Being part of a cooperative means being part of something special. Tennessee’s electric cooperatives are celebrating National Cooperative Month in October, along with 40,000 other cooperative businesses serving more than 120 million people nationwide.
“Cooperatives Build” is the theme of this year’s National Cooperative Month. “There are so many ways that cooperatives help to build a stronger rural America,” says Trent Scott, vice president of corporate strategy for the Tennessee Electric Cooperative Association. “Tennessee’s electric co-ops have a significant impact on the communities we serve in ways that go far beyond the delivery of energy.”

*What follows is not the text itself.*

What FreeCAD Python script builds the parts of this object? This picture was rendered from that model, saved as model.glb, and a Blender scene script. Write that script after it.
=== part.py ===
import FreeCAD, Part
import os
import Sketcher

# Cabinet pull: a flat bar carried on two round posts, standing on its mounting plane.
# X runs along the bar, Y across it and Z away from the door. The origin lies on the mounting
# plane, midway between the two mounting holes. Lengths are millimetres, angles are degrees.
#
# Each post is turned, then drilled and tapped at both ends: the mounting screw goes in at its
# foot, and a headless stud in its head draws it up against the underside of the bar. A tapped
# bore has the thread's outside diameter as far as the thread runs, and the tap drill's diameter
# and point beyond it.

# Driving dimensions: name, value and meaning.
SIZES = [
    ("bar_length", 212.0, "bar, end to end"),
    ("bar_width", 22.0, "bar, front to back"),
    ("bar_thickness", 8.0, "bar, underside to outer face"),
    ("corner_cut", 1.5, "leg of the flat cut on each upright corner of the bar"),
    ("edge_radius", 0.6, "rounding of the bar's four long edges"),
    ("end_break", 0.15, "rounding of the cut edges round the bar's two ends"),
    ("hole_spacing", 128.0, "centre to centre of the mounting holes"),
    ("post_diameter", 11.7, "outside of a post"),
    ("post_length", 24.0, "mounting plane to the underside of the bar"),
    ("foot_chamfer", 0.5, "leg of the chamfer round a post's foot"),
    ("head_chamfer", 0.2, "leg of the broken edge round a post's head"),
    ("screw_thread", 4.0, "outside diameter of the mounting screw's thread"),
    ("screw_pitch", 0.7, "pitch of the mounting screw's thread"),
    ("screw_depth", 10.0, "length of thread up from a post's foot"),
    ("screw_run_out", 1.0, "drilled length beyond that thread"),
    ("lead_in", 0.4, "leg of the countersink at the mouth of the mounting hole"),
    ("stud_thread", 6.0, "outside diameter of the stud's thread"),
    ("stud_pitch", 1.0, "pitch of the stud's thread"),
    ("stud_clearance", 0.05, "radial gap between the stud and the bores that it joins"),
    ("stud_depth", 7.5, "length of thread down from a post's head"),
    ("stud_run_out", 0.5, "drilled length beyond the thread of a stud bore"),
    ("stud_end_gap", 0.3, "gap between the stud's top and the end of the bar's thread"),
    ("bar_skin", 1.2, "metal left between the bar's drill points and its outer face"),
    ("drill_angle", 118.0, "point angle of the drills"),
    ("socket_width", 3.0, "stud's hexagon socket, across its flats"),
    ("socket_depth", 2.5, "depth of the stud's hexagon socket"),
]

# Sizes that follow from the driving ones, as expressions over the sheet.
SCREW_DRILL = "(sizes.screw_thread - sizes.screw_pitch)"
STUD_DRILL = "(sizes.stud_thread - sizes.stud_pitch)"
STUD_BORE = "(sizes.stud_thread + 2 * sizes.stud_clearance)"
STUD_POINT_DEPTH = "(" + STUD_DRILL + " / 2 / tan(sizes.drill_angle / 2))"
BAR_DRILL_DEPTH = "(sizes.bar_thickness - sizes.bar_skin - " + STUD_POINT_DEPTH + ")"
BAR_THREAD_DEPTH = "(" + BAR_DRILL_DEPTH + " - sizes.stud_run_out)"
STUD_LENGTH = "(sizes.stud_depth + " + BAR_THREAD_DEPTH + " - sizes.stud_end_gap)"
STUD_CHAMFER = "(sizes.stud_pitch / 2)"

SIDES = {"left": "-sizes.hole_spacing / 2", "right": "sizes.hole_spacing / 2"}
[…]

Consider these ways that co-ops build:
Cooperatives Build Trust
Most co-ops strive to adhere to seven key cooperative principles, which combine to help build trust between the co-op, its members and the community. For example, the first principle is Voluntary and Open Membership, which means that we are a voluntary organization open to all people to use our services and willing to accept the responsibility of membership. The second principle, Democratic Member Control, gives members a voice in the cooperative’s policies and decisions. Through the fifth principle, Education, Training and Information, co-ops enable members to contribute to the development of our cooperative.
Cooperatives Build Community
The seventh cooperative principle is Concern for Community. Cooperatives work for the sustainable development of their communities through employee involvement in local organizations, through charitable contributions to community efforts and through support for schools.
Cooperatives Build Jobs
Cooperatives generate jobs in their communities, keep profits local and pay local taxes to help support community services. Cooperatives often take part in community improvement programs, ensuring that everyone has an opportunity to benefit from the cooperative experience. Tennessee co-ops employee more than 2,600 employees across the state, creating many technical and professional career opportunities otherwise unavailable in rural communities.